Saturday, July 20, 2024

Dave-El's Weekend Movie Post: Crazy Rich Asians

 

Hello and welcome to our 2nd edition of Dave-El’s Weekend Movie Post. 

 

This week I’m writing about a relatively recent movie from 2018, Crazy Rich Asians.

 



This is a romantic comedy about Asians who are not just Rich but Crazy Rich.

 

Well, actually it's about Rachel Chu, a young economics professor who is an expert in game theory but she is totally gobsmacked to find out her boyfriend Nick Young is the scion of a super rich Chinese family and gets thrown into their orbit when Nick brings Rachel along to attend his brother’s wedding in Singapore.  

 

It’s a multi day event of conspicuous consumption. 

 

An aircraft carrier is rented out for the bachelor party.

 

A private island is the setting for a bachelorette party.  

 

It’s kind of a big deal.

 

Rachel is not exactly comfortable with all this excessive expressions of excessive wealth. 


Also she is not exactly welcomed.

 

When it becomes clear that Rachel Chu is not the progeny of a super wealthy Asian family, the buzz on her presence becomes nasty, assumptions being made she is a gold digger looking to climb her way into an upper level of society through Nick.  

 

Who cares that only a few days prior, Rachel had NO clue that Nick was rich, let alone crazy rich.  

 

And there is the matter of Eleanor Young, Nick’s mother.  She had decided early and most emphatically she does not like this Rachel Chu person.

 

Given what happens to Eleanor in the film’s prologue, you would think she would be less judgement about others.

 

The film opens in the 1990s where Eleanor and her family have arrived at a posh hotel in London on a very rainy night.

 

They have a reservation. The concierge looking at this group of wet disheveled Chinese people doesn’t think they do.  

 

One phone call later and Eleanor’s family now owns the post hotel in London. 


Having been discriminated against in the past, you might think Eleanor would not be so judgmental against others.   


You might think...


But instead Eleanor is a strict hide bound traditionalist who is not prepared for the scandal of her son being involved with a woman of an obviously lower status in her society.  


And it doesn't help that Eleanor discovers a secret about Rachel's heritage that even the Rachel didn't know about. 


Eleanor forbids Nick to marry Rachel.  


Nick is all "screw that" and proposes to Rachel anyway. 


Who declines.


What...?


Before she leaves Singapore, Rachel has one last meeting with Eleanor in a mahjong parlor and during a game of mahjong, Rachel effectively demonstrates how Eleanor's victory in getting Rachel to leave creates a whole set of new problems. Even while "losing", Rachel has the upper hand.   

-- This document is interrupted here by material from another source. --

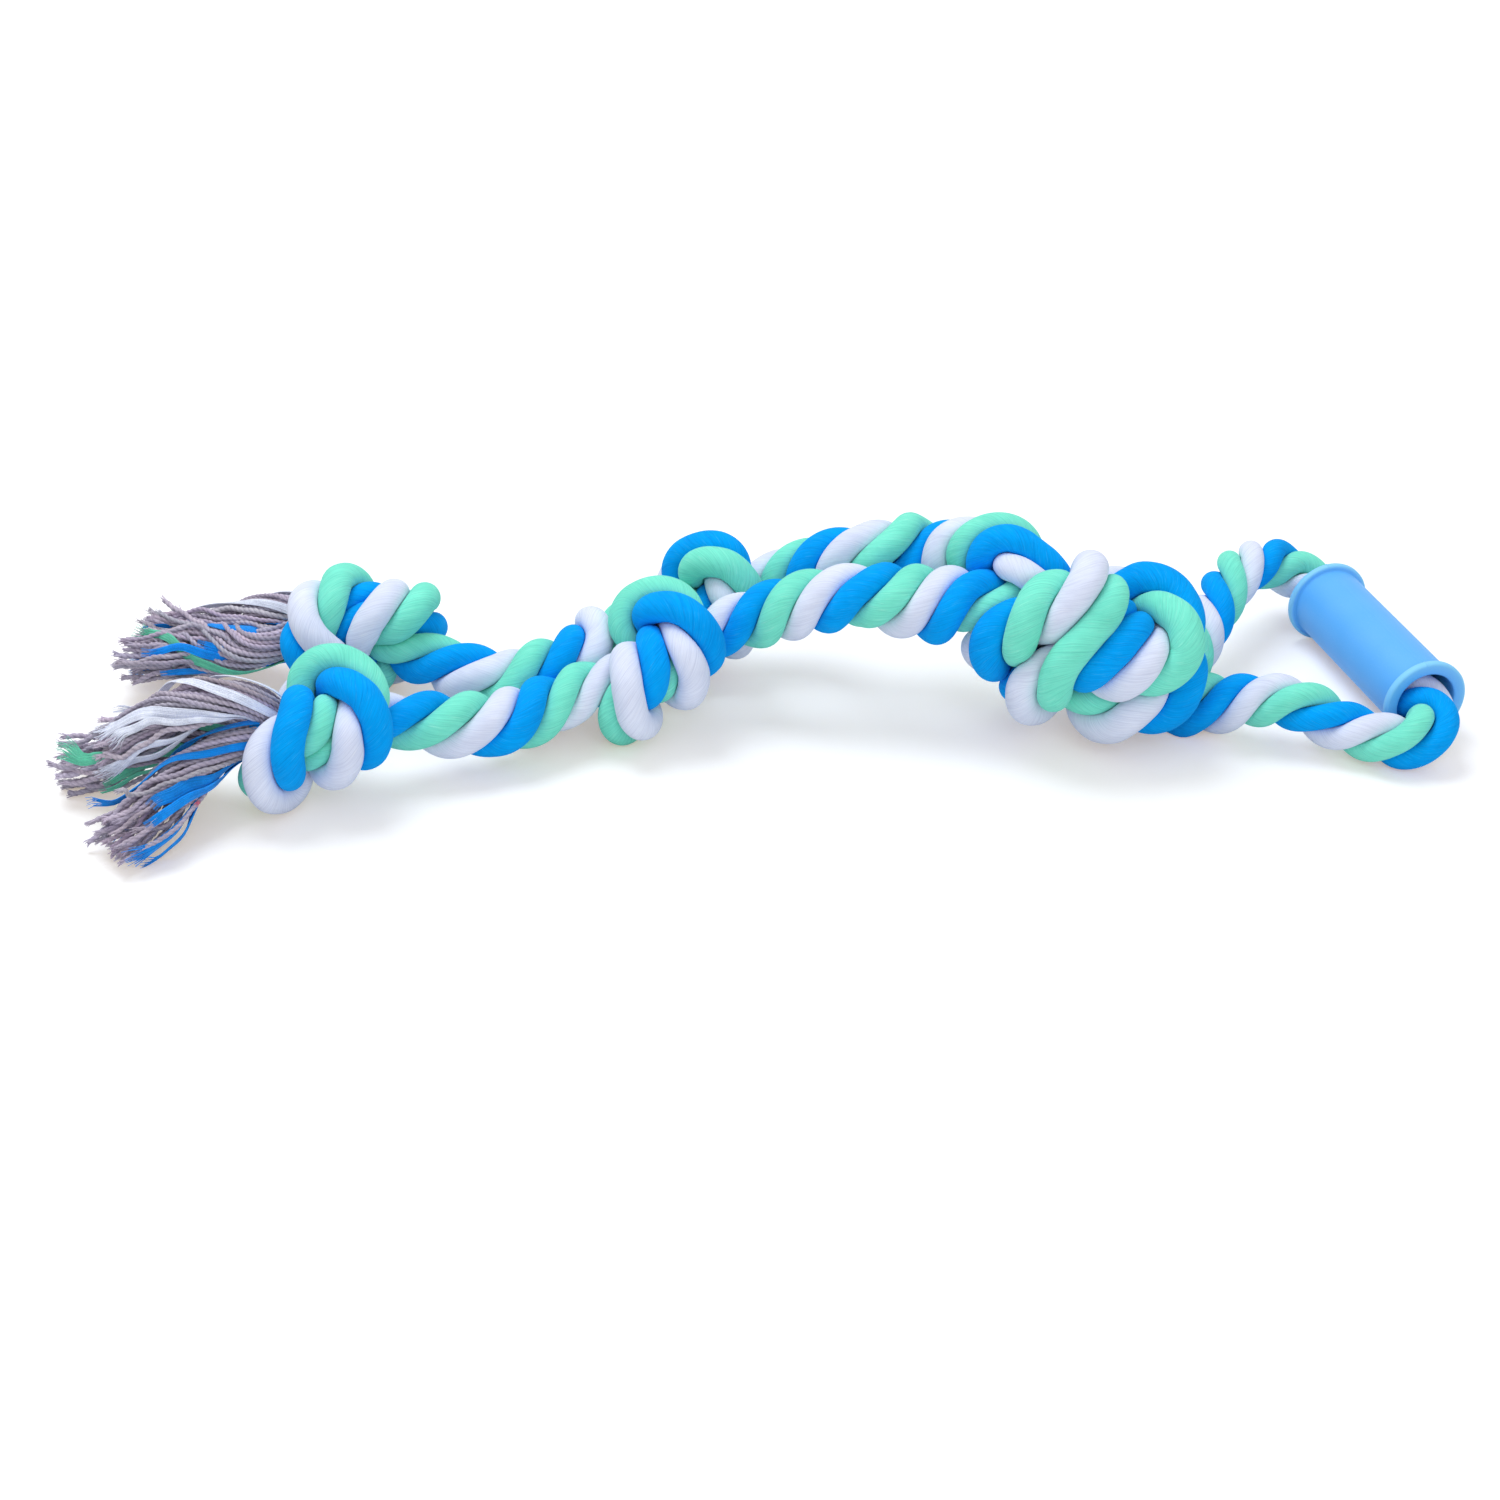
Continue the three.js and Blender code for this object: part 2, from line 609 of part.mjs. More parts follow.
// Sleeve: a tube with a rim at each end
const rimRound = rimThick / 4;
const profile = [
  [sleeveBore / 2, 0],
  [rimOuter / 2 - rimRound, 0],
  [rimOuter / 2, rimRound],
  [rimOuter / 2, rimThick - rimRound],
  [rimOuter / 2 - rimRound, rimThick],
  [sleeveOuter / 2, rimThick],
  [sleeveOuter / 2, sleeveLength - rimThick],
  [rimOuter / 2 - rimRound, sleeveLength - rimThick],
  [rimOuter / 2, sleeveLength - rimThick + rimRound],
  [rimOuter / 2, sleeveLength - rimRound],
  [rimOuter / 2 - rimRound, sleeveLength],
  [sleeveBore / 2, sleeveLength],
  [sleeveBore / 2, 0],
].map(([radius, along]) => new THREE.Vector2(radius, along));
const moulded = new THREE.MeshStandardMaterial({ color: 0x6db7fa, roughness: 0.55, metalness: 0 });
const sleeve = add('sleeve', new THREE.LatheGeometry(profile, sleeveSides), moulded);
sleeve.position.copy(nearRim);
sleeve.quaternion.setFromUnitVectors(new THREE.Vector3(0, 1, 0), sleeveDirection);

// The origin is under the middle of the toy
const box = new THREE.Box3().setFromObject(toy);
const middle = box.getCenter(new THREE.Vector3()).setZ(0);
for (const piece of toy.children) piece.position.sub(middle);

export default toy;
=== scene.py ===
"""Rope dog toy: a three-strand cotton rope folded through a moulded grip sleeve.

Both halves of the rope are tied together in one big knot. Each half then has a middle knot, an end
knot and a frayed tassel. Lengths in the rope's own sums are millimetres, and everything that goes
into the scene is in metres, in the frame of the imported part.
"""

import math

import bmesh
import bpy
import numpy as np
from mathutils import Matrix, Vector


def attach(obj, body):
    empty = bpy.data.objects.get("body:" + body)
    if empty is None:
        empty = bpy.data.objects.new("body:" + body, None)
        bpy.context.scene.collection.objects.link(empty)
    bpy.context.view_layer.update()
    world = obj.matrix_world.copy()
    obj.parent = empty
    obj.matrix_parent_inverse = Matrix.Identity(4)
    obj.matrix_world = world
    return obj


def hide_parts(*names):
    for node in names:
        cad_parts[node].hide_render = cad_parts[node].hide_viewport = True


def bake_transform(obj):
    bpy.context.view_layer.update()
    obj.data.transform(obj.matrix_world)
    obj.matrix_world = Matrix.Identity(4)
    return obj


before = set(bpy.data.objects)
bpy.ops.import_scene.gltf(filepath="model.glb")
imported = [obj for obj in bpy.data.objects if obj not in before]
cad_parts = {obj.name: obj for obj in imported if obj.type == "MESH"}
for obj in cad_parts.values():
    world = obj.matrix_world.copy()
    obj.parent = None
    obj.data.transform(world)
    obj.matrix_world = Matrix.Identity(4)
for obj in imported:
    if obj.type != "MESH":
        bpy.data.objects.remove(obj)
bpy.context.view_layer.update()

FULL_TURN = 2 * math.pi
MM = 0.001
# Middle of the toy in the rope's own sums
MIDDLE = np.array([11.3318, -9.88171, 0.0])


def placed(points):
    """Millimetres of the rope's own sums as metres in the part's frame"""
    return (np.asarray(points, float) - MIDDLE) * MM


# Camera

def place_camera():
    lens = bpy.data.cameras.new("camera")
    lens.sensor_width = 36
    lens.lens = 64.8
    camera = bpy.data.objects.new("camera", lens)
    camera.location = Vector(placed([0, -1170, 715.1]))
    camera.rotation_euler = (math.radians(90 - 32), 0, 0)
    bpy.context.scene.collection.objects.link(camera)
    bpy.context.scene.camera = camera


place_camera()


# Rope: the same strands and knots as the part's, worked out again

STRANDS = ("blue", "white", "mint")
STRAND_OFFSET = 8.75
LAY_LENGTH = 63
FLOOR_SHARE = 0.8
LOOP_SHARE = 0.84
START_TURN = 0.467 * FULL_TURN
# Shares of a full turn by which a knot twists its rope on, and by which it holds it turned inside
TWISTS = [
    ("rear end", 0, 1, -0.333), ("rear mid", 0, 1, -0.1),
    ("big rear", 0, 0.3, 0.15), ("big rear", 0, 1, -0.43), ("big rear", 0.8, 1, -0.333),
    ("sleeve", 0, 1, 0.333),
    ("big front", 0, 1, -0.15), ("big front", 0.7, 1, -0.12),
    ("front mid", 0, 1, -0.39), ("front end", 0, 1, -0.333),
]
HELD_TWISTS = [("rear mid", 0.333)]
KNOT_SHARE = 0.82
BIG_KNOT_SHARE = 0.95
CORE_STEP = -0.17
OUTER_STEP = 0.25
HEART_INSET = 0.7
BIG_HEART_INSET = 1.6
PASS_SHARE, BIG_PASS_SHARE = 0.62, 0.53
LOOSE, BIG_LOOSE = (0.85, 0.85, 2.2), (1.3, 1.4, 2.5)
SWAP = (0.62, 0.8)
BEND_SHARE = 0.6
KNOT_TAIL, KNOT_STUB, BIG_KNOT_TAIL = 46, 28, 58
WINDOW_FADE = 24
BEAD_STEP = 3.75
SPAN_STEPS = 24
# Rounds of drawing taut and how hard: the knots alone, the strands laid in them, and the strands at their
# last thickness
KNOT_ROUNDS, LAY_ROUNDS, EASE_ROUNDS = 3000, 500, 300
KNOT_TAUT, LAY_TAUT, EASE_TAUT = 0.8, 0.8, 0.5

SLEEVE_LENGTH = 111
BORE = 31
SLEEVE_OUTER = 38
RIM_OUTER = 44
RIM_THICK = 4
MOULD_LINE = math.radians(-6)


def smooth(low, high, value):
    share = np.clip((np.asarray(value, float) - low) / (high - low), 0, 1)
    return share * share * (3 - 2 * share)


def nearest_approach(offset, lay):
    """Least distance of two strands' middles that lie a third of a turn apart"""
    along = np.linspace(0, lay / 2, 201)
    angle = FULL_TURN / 3 - FULL_TURN * along / lay
    return np.hypot(2 * offset * np.sin(angle / 2), along).min()


STRAND_APART = nearest_approach(STRAND_OFFSET, LAY_LENGTH)
# Air between the solid strands, and what the straight stretches between their rings take
CLEARANCE, FACET_LOSS = 0.4, 0.9
STRAND_RADIUS = (STRAND_APART - CLEARANCE - FACET_LOSS) / 2
ROPE_WIDTH = 2 * (STRAND_OFFSET + STRAND_APART / 2)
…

It's more clever than I'm making it sound. Suffice to say a game of mahjong has never seemed so intense. 


Eleanor is a formidable opponent to the romantic happiness of Rachel and Nick and their "happily ever after" feels elusive as we barrel towards what appears to be a devastating end.  Rachel's take down of Eleanor is cool and clever and plays to Rachel's strengths as an economics professor and an expert in game theory.  Rachel gets her victory not from dumb luck or an out of nowhere change of heart but through skill and determination.  


Long story made short and really, it's a romantic comedy so not really a spoiler but Nick and Rachel end up together.



Crazy Rich Asians checks off the boxes of a standard issue romantic comedy centered around class differences but it does so with style, humor, heart and intelligence.